The instrument controller 190 controls the instrument 23 to display information (hereinafter, referred to as “virtual display information”) to be displayed to the driver in the target virtual mobility in response to the driving operation of the driver. The virtual display information is, for example, virtual engine rotation speed VNe or virtual gear stage of the target virtual mobility when the target virtual mobility is the engine vehicle. The instrument controller 190 acquires the information related to the virtual display information from the virtual driving environment calculation unit 131. For example, when the target virtual mobility is the engine vehicle, the instrument controller 190 acquires the virtual engine rotation speed VNe and the virtual gear stage from the virtual driving environment calculation unit 131. The instrument controller 190 controls the display of the instrument 23 based on the acquired information. As a result, the virtual display information is displayed on the instrument 23.

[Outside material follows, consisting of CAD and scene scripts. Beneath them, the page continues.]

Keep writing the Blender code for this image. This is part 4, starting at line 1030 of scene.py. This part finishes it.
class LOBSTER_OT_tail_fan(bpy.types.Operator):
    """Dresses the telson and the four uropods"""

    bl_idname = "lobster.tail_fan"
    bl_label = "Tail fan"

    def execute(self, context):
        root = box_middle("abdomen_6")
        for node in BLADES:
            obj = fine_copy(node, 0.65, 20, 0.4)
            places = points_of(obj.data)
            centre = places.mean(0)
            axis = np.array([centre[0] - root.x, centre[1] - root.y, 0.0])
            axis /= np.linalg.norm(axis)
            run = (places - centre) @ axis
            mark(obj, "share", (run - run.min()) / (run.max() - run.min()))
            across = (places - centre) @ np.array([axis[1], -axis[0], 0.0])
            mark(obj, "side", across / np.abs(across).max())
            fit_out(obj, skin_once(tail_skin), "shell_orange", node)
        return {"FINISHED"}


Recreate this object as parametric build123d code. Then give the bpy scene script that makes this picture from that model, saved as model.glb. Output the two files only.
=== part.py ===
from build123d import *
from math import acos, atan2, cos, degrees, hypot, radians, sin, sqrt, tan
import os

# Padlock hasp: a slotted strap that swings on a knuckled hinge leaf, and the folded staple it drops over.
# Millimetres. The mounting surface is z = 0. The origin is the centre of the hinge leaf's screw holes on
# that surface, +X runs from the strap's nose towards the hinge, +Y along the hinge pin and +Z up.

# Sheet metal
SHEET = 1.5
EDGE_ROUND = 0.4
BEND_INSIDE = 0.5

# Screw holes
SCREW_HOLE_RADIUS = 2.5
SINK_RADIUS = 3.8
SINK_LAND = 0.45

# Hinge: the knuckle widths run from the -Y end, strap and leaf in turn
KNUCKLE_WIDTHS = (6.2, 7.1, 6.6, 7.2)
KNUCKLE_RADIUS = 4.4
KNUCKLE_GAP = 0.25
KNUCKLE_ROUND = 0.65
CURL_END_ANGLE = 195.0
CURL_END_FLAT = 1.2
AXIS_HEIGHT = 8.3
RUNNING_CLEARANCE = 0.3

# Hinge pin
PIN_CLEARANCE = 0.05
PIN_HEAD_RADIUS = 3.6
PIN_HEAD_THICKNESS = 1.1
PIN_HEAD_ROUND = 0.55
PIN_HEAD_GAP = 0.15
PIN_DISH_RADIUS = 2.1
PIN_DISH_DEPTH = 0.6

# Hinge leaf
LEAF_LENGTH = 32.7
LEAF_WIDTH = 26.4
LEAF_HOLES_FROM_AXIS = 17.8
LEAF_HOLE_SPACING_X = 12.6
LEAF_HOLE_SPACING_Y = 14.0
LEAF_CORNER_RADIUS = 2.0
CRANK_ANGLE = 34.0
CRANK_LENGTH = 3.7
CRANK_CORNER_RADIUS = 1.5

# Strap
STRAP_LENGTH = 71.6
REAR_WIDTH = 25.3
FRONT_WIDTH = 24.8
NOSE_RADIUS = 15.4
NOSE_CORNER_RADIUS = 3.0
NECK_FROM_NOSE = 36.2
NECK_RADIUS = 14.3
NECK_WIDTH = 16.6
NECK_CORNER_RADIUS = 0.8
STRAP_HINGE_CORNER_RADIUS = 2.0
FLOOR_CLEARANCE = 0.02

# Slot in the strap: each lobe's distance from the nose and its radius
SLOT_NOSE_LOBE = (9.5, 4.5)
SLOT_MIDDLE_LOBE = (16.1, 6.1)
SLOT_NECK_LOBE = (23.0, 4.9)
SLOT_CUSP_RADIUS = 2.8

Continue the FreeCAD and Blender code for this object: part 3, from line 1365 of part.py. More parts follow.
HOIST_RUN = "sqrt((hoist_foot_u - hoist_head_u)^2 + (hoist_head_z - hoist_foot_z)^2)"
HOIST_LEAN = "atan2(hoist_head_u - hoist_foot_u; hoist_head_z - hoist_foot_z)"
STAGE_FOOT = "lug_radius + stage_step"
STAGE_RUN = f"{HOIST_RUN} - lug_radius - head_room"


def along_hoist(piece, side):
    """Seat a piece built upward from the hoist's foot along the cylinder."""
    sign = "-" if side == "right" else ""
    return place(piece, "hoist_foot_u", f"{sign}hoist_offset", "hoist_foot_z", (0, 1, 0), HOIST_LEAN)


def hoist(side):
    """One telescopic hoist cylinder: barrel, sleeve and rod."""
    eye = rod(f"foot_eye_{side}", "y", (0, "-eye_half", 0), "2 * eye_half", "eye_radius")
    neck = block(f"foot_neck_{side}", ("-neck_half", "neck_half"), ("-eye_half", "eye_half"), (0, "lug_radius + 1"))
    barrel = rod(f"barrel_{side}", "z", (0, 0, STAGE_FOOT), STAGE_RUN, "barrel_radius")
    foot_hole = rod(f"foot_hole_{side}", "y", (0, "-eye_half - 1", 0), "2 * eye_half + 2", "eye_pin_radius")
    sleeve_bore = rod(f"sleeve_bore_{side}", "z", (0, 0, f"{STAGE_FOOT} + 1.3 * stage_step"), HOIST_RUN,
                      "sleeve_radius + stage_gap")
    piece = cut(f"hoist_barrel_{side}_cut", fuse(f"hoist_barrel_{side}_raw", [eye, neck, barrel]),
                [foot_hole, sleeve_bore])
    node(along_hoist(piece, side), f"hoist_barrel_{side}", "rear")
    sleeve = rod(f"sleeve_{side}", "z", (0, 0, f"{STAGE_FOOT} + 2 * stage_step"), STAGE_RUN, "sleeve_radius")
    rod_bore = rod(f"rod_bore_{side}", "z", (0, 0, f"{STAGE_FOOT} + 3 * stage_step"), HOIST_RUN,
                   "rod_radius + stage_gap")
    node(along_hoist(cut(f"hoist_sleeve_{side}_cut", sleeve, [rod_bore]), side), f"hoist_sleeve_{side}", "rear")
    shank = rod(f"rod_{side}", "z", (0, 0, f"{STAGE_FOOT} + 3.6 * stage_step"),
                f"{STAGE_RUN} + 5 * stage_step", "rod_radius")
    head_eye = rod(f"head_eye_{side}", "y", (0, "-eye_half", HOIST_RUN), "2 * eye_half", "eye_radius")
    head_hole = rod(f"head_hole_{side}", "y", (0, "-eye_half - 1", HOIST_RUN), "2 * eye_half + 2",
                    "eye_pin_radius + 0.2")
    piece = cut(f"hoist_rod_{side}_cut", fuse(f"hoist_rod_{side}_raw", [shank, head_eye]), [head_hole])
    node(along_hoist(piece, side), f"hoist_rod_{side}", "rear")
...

As described above, with the in-vehicle apparatus control device 101b, in a case where the battery electric vehicle 100 is in the on-demand mode, the virtual sound is output from the speaker 21, and the virtual display information is displayed on the instrument 23. As a result, it is possible to further give the driver a sense of reality as the driver is driving the target virtual mobility.

6. Others

The technical features according to the present embodiment can be widely applied to a battery electric vehicle having an electric motor as a drive source, not limited to a BEV. For example, the technical features according to the present embodiment can be applied to an HEV or a PHEV having a mode of traveling solely by a drive force of an electric motor. In addition, the technical features can also be applied to an FCEV that supplies electric energy generated by a fuel cell to an electric motor.